## BEGIN AVAILABLE RECORDS
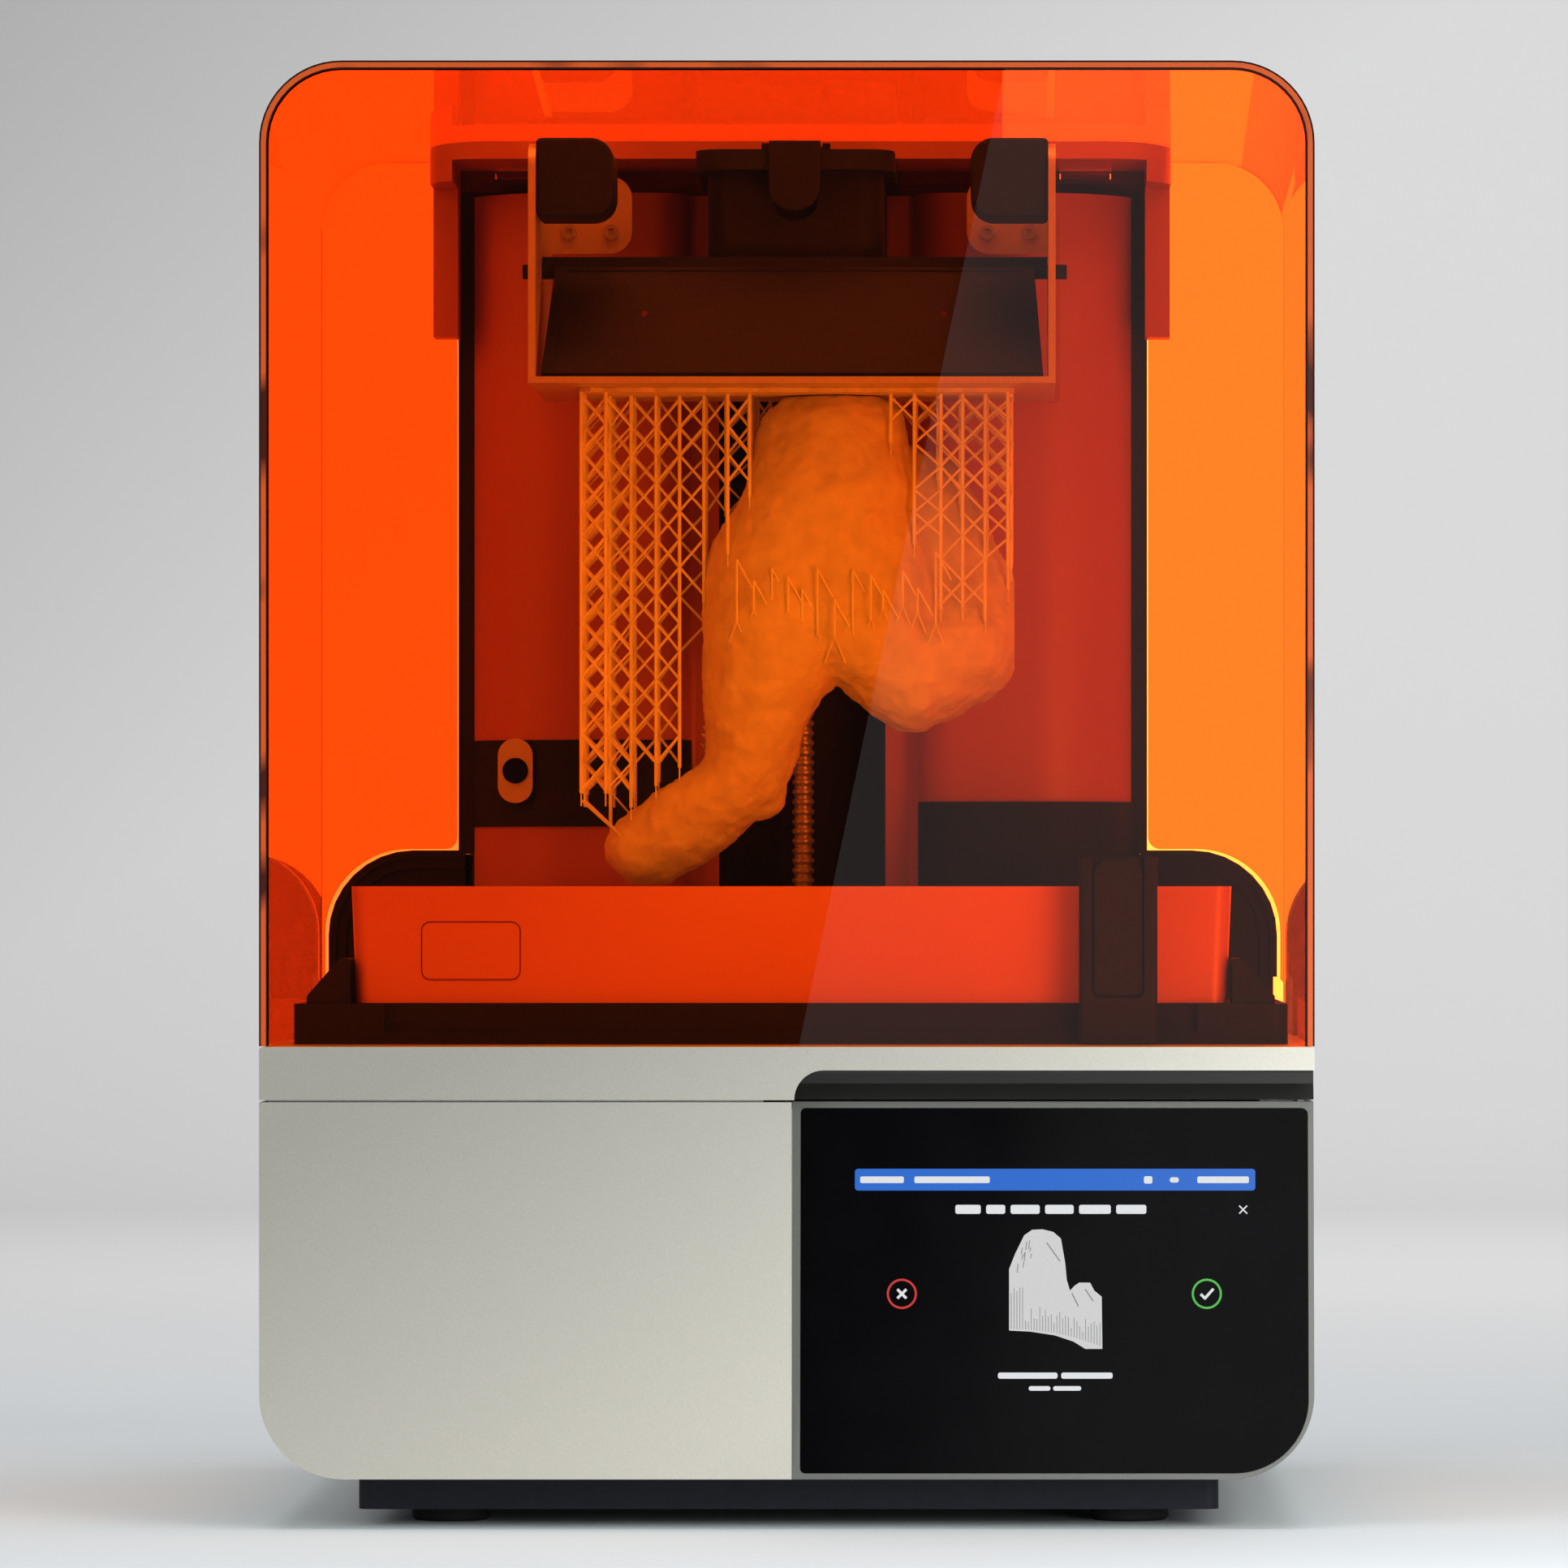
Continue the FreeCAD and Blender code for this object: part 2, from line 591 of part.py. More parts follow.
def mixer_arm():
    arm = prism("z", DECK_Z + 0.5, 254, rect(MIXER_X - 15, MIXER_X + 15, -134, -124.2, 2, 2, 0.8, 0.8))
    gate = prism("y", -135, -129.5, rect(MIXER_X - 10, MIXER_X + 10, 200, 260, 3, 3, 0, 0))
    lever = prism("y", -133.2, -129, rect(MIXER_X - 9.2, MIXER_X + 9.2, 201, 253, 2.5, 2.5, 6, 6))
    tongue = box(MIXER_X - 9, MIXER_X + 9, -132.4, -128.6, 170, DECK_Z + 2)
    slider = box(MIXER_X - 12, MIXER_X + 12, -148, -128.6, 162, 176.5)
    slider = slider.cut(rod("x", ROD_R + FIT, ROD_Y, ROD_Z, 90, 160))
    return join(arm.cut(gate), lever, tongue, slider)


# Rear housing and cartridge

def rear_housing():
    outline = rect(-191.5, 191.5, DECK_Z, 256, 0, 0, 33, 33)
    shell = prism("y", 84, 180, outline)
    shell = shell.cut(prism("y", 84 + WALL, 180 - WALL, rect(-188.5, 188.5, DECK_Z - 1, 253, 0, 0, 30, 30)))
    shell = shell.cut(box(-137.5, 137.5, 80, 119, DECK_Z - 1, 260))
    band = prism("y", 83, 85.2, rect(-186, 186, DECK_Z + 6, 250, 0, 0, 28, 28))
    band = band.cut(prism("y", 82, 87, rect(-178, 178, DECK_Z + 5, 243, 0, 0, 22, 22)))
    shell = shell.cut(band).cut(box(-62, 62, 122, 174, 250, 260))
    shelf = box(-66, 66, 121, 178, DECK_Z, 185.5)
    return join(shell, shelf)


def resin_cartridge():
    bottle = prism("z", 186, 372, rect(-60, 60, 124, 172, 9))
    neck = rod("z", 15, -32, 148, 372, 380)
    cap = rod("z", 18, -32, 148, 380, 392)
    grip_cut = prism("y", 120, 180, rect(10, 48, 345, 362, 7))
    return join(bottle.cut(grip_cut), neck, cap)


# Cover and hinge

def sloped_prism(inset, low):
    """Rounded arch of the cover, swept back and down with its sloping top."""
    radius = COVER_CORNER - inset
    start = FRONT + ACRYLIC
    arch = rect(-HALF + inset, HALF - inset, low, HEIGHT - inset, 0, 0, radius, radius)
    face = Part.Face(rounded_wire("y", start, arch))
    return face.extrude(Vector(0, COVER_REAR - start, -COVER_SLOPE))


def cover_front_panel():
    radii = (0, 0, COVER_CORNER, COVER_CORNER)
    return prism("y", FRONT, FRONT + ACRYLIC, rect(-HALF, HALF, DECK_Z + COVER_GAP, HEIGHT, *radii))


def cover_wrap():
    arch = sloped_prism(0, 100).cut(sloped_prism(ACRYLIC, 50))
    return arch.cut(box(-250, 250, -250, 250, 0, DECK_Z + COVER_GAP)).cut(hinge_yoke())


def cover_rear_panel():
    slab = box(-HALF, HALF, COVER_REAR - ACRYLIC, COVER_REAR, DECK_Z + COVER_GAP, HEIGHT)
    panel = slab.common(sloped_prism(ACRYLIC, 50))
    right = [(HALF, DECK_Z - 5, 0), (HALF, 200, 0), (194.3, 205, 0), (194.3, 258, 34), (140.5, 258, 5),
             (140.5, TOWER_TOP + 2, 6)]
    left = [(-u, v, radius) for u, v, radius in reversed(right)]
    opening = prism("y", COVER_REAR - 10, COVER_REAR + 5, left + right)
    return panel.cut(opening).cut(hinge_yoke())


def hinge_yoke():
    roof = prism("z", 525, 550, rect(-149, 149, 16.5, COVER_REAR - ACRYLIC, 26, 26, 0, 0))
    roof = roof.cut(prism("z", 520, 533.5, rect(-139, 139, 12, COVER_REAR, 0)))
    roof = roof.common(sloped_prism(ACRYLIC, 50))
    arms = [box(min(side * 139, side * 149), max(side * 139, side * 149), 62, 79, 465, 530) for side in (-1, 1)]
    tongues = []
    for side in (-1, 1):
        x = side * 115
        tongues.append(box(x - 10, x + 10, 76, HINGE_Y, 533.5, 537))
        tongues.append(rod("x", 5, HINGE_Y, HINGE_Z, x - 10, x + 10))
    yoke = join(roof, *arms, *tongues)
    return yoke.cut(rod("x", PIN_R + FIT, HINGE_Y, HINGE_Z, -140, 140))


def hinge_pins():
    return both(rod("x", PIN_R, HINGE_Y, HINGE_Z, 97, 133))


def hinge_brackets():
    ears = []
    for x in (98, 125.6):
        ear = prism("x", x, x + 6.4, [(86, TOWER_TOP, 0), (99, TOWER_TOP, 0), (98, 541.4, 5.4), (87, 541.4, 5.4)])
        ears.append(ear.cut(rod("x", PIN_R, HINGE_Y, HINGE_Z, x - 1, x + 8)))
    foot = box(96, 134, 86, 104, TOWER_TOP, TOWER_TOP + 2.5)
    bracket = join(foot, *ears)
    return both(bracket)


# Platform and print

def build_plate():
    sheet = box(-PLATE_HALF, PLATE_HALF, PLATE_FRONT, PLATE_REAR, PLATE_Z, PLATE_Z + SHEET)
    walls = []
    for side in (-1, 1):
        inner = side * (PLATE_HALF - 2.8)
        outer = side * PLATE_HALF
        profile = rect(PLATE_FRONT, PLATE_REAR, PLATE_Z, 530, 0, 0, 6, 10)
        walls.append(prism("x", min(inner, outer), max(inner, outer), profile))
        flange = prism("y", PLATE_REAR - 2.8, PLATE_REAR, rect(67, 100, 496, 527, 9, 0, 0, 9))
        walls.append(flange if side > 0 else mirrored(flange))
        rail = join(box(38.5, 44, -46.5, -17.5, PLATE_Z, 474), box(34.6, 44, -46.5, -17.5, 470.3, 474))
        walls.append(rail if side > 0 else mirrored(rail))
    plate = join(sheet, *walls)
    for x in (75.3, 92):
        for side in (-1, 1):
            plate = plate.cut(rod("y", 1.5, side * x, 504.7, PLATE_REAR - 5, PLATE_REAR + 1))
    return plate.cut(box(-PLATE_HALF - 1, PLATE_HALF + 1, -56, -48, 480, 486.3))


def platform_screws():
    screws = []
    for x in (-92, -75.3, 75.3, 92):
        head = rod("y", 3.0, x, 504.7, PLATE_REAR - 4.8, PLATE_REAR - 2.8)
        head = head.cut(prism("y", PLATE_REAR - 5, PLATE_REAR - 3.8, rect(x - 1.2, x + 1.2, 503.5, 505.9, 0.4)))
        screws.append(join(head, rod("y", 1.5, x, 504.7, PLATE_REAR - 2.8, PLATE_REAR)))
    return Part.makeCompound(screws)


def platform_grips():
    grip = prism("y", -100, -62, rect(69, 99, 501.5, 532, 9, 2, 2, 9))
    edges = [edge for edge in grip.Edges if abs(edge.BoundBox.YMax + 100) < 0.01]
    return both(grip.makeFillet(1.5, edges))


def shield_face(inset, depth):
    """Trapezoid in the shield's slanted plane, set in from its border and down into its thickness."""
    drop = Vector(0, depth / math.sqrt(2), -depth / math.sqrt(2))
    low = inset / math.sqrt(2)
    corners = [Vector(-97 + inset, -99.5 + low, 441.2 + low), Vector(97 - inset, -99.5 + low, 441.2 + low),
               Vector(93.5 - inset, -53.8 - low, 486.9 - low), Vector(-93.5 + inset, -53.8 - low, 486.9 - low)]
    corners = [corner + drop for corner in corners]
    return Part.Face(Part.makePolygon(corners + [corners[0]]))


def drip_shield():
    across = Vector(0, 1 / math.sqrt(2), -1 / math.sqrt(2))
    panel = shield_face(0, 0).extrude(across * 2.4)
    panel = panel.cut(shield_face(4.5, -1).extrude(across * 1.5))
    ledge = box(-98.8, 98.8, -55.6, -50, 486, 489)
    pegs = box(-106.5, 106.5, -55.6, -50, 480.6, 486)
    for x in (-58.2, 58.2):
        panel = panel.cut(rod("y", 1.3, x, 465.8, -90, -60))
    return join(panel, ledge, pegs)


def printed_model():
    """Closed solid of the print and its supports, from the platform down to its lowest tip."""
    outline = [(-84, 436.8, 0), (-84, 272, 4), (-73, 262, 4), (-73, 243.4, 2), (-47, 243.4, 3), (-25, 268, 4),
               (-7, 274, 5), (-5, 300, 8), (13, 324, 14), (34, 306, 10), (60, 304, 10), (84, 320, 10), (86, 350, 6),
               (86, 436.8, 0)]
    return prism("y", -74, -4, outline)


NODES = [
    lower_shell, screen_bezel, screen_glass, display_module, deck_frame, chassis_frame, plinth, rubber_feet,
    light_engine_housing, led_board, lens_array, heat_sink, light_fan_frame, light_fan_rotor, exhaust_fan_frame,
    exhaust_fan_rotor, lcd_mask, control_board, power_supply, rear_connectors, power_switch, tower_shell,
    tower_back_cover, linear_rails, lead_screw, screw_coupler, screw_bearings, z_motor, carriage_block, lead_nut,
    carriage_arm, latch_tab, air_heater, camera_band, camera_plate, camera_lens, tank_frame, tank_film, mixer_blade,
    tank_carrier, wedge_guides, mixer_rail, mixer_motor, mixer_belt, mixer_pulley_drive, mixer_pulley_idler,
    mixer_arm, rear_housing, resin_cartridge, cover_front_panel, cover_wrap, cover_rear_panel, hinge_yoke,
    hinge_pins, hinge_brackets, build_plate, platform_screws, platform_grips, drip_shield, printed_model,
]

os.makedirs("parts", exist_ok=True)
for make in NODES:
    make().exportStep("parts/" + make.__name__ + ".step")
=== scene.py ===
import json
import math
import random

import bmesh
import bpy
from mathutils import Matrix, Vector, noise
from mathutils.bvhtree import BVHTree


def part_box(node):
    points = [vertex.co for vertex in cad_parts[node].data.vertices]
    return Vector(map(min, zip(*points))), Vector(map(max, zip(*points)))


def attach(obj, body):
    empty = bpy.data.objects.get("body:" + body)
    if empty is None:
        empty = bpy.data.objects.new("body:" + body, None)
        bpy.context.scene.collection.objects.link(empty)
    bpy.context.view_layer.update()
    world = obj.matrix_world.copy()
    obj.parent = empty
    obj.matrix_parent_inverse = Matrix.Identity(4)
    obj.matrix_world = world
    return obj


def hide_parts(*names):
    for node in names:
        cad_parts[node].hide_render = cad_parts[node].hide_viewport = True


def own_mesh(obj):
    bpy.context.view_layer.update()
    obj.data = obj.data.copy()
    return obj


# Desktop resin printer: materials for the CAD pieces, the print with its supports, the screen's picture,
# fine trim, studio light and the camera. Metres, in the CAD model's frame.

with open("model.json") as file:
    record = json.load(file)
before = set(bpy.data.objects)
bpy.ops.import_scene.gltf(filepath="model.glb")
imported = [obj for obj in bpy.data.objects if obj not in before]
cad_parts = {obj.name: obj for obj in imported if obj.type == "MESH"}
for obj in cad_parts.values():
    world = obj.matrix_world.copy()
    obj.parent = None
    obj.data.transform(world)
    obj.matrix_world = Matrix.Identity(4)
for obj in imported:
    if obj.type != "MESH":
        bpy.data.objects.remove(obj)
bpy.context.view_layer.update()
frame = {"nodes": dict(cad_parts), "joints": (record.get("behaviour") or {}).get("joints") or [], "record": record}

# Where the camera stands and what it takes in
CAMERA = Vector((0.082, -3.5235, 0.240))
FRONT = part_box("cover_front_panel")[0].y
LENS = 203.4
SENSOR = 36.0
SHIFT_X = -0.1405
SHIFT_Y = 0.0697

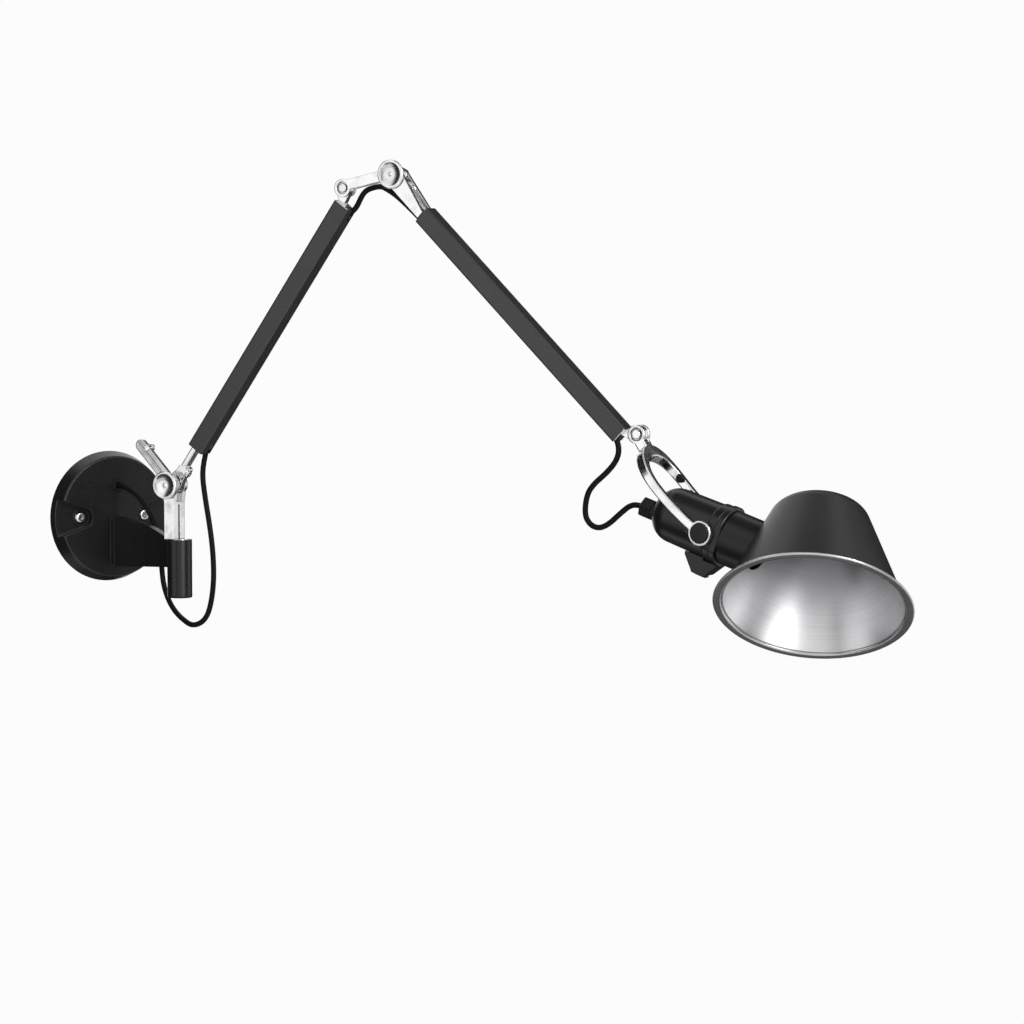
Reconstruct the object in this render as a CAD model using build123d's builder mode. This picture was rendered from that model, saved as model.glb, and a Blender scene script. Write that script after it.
## END AVAILABLE RECORDS
### GOAL
Locate all lines in the listing above with the word "mathutils" and copy them.

### REPLY TO THE TASK
from mathutils import Matrix, Vector, noise
from mathutils.bvhtree import BVHTree